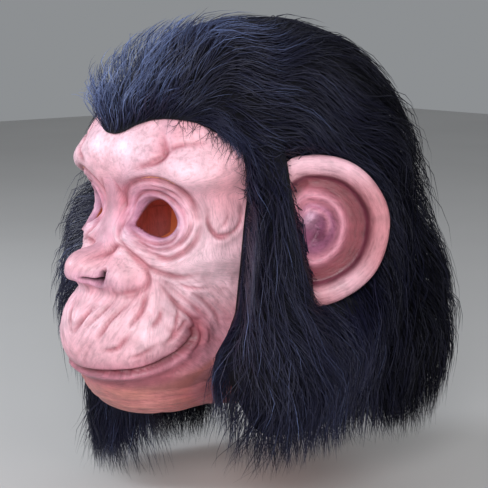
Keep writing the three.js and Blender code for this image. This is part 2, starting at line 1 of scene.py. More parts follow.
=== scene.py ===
import math
import bpy
import numpy as np
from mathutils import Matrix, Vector


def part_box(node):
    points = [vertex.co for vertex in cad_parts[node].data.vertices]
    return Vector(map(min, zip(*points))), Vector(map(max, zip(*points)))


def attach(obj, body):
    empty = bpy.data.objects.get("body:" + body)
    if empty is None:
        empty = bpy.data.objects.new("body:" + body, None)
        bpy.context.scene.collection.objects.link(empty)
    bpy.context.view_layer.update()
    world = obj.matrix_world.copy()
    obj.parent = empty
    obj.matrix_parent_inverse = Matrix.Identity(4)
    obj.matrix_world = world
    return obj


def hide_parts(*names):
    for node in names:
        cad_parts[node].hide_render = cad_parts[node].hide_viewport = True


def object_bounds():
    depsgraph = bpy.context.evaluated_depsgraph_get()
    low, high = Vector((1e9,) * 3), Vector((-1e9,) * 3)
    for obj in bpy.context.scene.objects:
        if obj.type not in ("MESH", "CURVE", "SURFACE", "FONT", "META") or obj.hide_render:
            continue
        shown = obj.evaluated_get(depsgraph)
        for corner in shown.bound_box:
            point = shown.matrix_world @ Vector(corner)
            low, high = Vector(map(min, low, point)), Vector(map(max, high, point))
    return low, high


# Chimp mask: painted latex face and hood, two ears, long dark fur.
# Sizes here are in millimetres and degrees, as in the solids; meshes are made in metres.

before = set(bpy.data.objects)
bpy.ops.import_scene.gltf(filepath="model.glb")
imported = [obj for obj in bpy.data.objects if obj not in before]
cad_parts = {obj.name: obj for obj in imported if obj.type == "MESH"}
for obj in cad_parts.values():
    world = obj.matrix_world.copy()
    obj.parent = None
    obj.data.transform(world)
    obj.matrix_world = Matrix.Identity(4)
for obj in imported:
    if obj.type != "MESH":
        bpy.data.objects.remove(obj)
cadLow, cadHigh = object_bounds()
millimetre = 0.001
rimDrop = -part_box("mask_shell")[0].z / millimetre   # crown to the lower edge of the latex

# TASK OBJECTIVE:
Output all of the material, please, exactly as it stands.

# CORRECT RESULT:
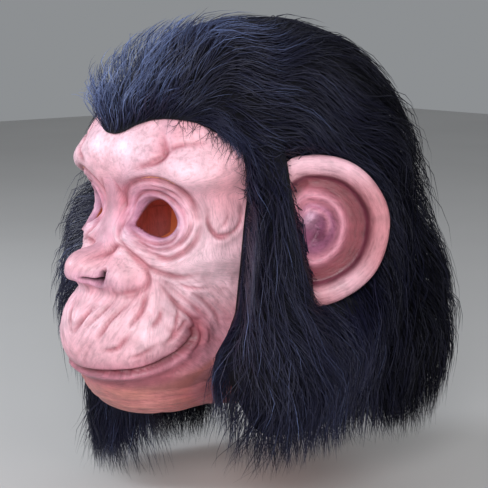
Keep writing the three.js and Blender code for this image. This is part 2, starting at line 1 of scene.py. More parts follow.
=== scene.py ===
import math
import bpy
import numpy as np
from mathutils import Matrix, Vector


def part_box(node):
    points = [vertex.co for vertex in cad_parts[node].data.vertices]
    return Vector(map(min, zip(*points))), Vector(map(max, zip(*points)))


def attach(obj, body):
    empty = bpy.data.objects.get("body:" + body)
    if empty is None:
        empty = bpy.data.objects.new("body:" + body, None)
        bpy.context.scene.collection.objects.link(empty)
    bpy.context.view_layer.update()
    world = obj.matrix_world.copy()
    obj.parent = empty
    obj.matrix_parent_inverse = Matrix.Identity(4)
    obj.matrix_world = world
    return obj


def hide_parts(*names):
    for node in names:
        cad_parts[node].hide_render = cad_parts[node].hide_viewport = True


def object_bounds():
    depsgraph = bpy.context.evaluated_depsgraph_get()
    low, high = Vector((1e9,) * 3), Vector((-1e9,) * 3)
    for obj in bpy.context.scene.objects:
        if obj.type not in ("MESH", "CURVE", "SURFACE", "FONT", "META") or obj.hide_render:
            continue
        shown = obj.evaluated_get(depsgraph)
        for corner in shown.bound_box:
            point = shown.matrix_world @ Vector(corner)
            low, high = Vector(map(min, low, point)), Vector(map(max, high, point))
    return low, high


# Chimp mask: painted latex face and hood, two ears, long dark fur.
# Sizes here are in millimetres and degrees, as in the solids; meshes are made in metres.

before = set(bpy.data.objects)
bpy.ops.import_scene.gltf(filepath="model.glb")
imported = [obj for obj in bpy.data.objects if obj not in before]
cad_parts = {obj.name: obj for obj in imported if obj.type == "MESH"}
for obj in cad_parts.values():
    world = obj.matrix_world.copy()
    obj.parent = None
    obj.data.transform(world)
    obj.matrix_world = Matrix.Identity(4)
for obj in imported:
    if obj.type != "MESH":
        bpy.data.objects.remove(obj)
cadLow, cadHigh = object_bounds()
millimetre = 0.001
rimDrop = -part_box("mask_shell")[0].z / millimetre   # crown to the lower edge of the latex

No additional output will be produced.